# [Instruction]
Please say how many lines of the listing hold "mode", with no other words in the answer.

**** Records supplied

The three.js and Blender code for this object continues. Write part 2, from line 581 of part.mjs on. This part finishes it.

********
**** Records supplied

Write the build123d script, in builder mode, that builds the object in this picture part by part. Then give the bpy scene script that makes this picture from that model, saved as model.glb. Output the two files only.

********
**** Records supplied

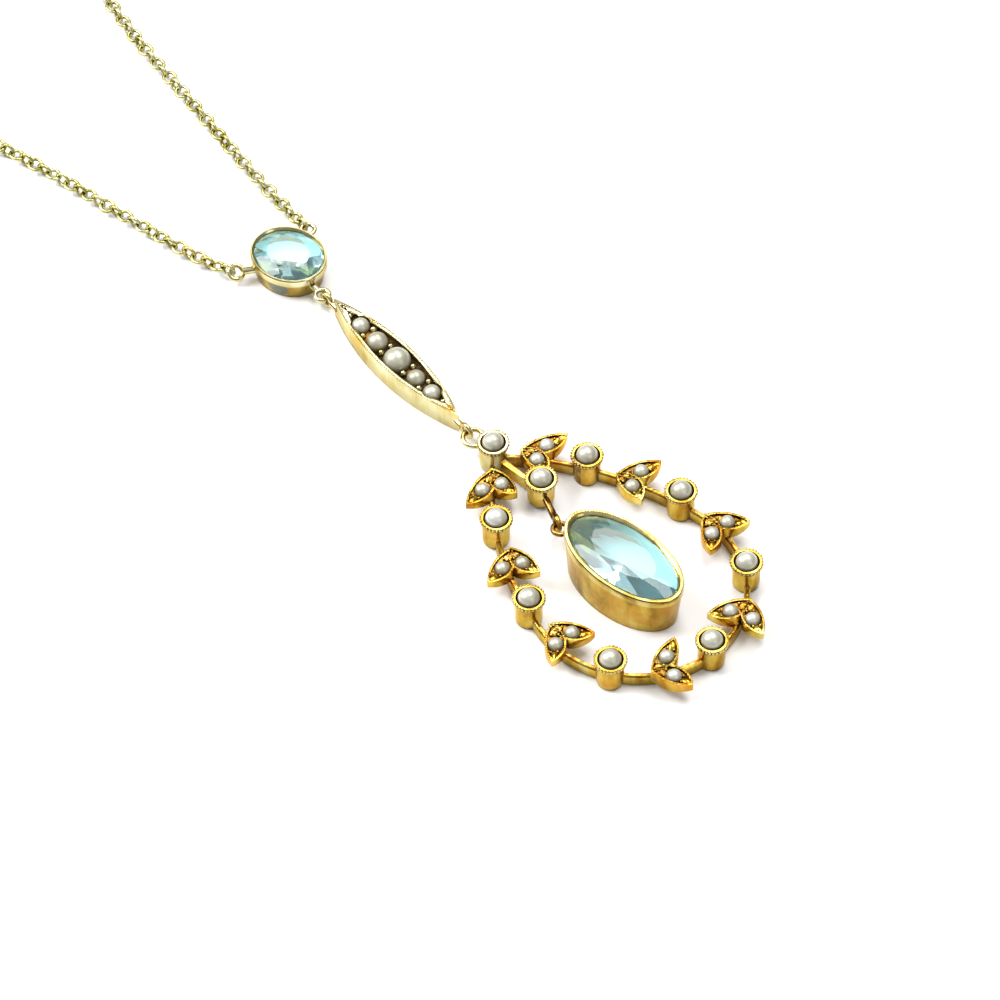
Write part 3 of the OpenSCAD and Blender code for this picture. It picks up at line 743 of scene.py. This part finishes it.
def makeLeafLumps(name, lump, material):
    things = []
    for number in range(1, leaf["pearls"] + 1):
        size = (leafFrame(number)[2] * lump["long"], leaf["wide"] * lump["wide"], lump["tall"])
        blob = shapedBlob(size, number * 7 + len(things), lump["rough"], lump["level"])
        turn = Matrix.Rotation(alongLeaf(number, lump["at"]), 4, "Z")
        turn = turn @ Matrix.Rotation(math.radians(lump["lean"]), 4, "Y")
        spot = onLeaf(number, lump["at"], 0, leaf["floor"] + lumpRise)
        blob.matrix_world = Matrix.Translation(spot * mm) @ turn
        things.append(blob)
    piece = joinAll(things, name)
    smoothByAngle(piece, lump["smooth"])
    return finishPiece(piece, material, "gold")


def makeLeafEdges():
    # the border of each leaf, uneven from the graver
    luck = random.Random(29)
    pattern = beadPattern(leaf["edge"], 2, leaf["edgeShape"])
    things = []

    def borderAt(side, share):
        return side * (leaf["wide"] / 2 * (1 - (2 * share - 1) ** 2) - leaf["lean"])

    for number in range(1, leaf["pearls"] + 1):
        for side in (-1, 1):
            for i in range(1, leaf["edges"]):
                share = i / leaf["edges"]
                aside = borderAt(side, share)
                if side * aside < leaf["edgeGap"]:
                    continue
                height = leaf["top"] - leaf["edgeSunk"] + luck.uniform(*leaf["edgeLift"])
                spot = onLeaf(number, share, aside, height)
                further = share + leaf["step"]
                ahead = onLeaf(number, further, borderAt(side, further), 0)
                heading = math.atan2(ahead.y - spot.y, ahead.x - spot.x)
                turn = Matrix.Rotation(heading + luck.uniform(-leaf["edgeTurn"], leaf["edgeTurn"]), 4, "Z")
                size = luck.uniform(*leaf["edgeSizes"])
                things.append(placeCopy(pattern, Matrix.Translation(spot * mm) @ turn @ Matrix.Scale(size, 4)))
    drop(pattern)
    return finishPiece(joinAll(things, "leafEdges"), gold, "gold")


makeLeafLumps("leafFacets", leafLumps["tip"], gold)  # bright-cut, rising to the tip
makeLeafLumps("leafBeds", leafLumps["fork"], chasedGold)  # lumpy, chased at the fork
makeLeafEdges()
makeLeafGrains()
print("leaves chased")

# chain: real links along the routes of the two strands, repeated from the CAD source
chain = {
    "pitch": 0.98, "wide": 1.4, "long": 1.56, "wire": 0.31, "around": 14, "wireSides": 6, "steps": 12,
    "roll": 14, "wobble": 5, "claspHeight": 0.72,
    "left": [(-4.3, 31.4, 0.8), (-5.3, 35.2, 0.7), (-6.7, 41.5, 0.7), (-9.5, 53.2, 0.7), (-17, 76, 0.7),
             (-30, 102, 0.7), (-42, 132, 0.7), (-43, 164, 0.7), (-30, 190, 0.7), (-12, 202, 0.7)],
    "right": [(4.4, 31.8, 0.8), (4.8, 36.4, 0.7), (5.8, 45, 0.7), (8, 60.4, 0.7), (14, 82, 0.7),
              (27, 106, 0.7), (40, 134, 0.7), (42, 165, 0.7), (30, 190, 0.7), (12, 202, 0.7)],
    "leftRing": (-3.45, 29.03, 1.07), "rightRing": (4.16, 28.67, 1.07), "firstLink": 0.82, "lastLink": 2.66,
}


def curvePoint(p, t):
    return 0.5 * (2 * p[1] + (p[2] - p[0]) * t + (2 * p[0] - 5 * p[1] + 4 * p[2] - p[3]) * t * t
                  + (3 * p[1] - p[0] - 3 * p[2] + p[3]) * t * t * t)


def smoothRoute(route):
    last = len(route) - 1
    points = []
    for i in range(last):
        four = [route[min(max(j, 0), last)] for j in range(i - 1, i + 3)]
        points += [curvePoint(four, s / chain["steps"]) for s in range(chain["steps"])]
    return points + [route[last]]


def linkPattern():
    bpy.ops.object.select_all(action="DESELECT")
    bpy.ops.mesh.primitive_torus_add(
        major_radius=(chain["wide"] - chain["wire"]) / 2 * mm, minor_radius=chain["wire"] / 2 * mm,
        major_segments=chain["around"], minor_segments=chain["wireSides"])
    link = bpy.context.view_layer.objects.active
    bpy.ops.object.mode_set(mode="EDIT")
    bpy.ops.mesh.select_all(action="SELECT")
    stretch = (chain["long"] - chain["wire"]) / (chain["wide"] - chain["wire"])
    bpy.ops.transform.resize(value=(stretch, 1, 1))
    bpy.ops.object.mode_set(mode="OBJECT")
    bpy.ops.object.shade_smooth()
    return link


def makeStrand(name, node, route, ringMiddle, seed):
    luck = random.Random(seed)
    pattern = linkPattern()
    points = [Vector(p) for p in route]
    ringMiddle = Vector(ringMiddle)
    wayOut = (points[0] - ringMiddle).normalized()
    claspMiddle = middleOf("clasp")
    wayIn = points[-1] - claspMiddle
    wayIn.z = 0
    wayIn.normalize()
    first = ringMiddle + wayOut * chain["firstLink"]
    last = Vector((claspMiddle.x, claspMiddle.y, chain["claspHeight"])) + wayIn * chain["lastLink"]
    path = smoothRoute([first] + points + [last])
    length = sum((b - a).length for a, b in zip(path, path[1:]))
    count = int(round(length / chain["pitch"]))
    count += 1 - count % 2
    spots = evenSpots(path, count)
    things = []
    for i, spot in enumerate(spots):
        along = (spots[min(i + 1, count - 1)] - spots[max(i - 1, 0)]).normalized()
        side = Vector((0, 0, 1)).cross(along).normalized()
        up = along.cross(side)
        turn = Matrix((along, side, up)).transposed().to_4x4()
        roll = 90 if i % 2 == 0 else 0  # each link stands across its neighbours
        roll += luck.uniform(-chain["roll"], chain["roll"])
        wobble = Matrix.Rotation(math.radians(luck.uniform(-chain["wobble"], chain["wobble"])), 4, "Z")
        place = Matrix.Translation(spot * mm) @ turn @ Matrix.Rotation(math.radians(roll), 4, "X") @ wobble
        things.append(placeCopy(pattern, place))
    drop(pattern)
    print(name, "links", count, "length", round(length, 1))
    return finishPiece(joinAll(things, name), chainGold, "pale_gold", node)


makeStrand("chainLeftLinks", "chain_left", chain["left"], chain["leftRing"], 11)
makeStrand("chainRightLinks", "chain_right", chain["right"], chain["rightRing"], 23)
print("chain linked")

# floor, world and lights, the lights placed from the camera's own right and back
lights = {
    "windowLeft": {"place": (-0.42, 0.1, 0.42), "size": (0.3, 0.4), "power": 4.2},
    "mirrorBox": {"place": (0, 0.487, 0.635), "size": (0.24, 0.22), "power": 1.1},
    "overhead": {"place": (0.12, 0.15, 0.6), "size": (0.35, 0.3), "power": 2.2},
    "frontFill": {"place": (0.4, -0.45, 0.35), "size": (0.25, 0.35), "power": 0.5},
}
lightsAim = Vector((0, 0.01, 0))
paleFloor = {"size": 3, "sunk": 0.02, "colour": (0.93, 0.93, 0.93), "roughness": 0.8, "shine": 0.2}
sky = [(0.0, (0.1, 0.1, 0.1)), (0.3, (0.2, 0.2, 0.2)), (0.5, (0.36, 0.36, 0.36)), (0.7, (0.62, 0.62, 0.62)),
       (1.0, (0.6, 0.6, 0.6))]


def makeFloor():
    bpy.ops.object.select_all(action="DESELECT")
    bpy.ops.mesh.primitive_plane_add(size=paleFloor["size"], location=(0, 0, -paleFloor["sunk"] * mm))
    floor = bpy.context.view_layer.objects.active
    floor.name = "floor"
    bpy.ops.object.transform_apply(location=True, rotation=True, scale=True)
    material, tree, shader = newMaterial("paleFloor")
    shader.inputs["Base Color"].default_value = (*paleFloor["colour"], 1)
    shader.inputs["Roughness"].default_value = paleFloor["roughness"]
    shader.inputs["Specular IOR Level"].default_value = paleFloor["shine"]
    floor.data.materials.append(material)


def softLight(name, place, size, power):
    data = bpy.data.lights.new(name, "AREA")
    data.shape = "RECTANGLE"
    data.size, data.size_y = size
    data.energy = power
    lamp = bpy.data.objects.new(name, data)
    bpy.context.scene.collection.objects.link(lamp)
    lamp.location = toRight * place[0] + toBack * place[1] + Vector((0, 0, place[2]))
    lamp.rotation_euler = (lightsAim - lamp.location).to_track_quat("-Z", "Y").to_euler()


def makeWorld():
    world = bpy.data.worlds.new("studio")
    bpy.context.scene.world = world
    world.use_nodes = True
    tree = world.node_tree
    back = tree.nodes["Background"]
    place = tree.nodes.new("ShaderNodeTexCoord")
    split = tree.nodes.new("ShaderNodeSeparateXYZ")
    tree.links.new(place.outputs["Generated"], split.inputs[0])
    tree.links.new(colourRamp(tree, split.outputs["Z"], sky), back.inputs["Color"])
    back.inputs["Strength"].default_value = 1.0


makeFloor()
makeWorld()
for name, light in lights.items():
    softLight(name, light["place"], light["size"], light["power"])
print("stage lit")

********

# [Output for this task]
3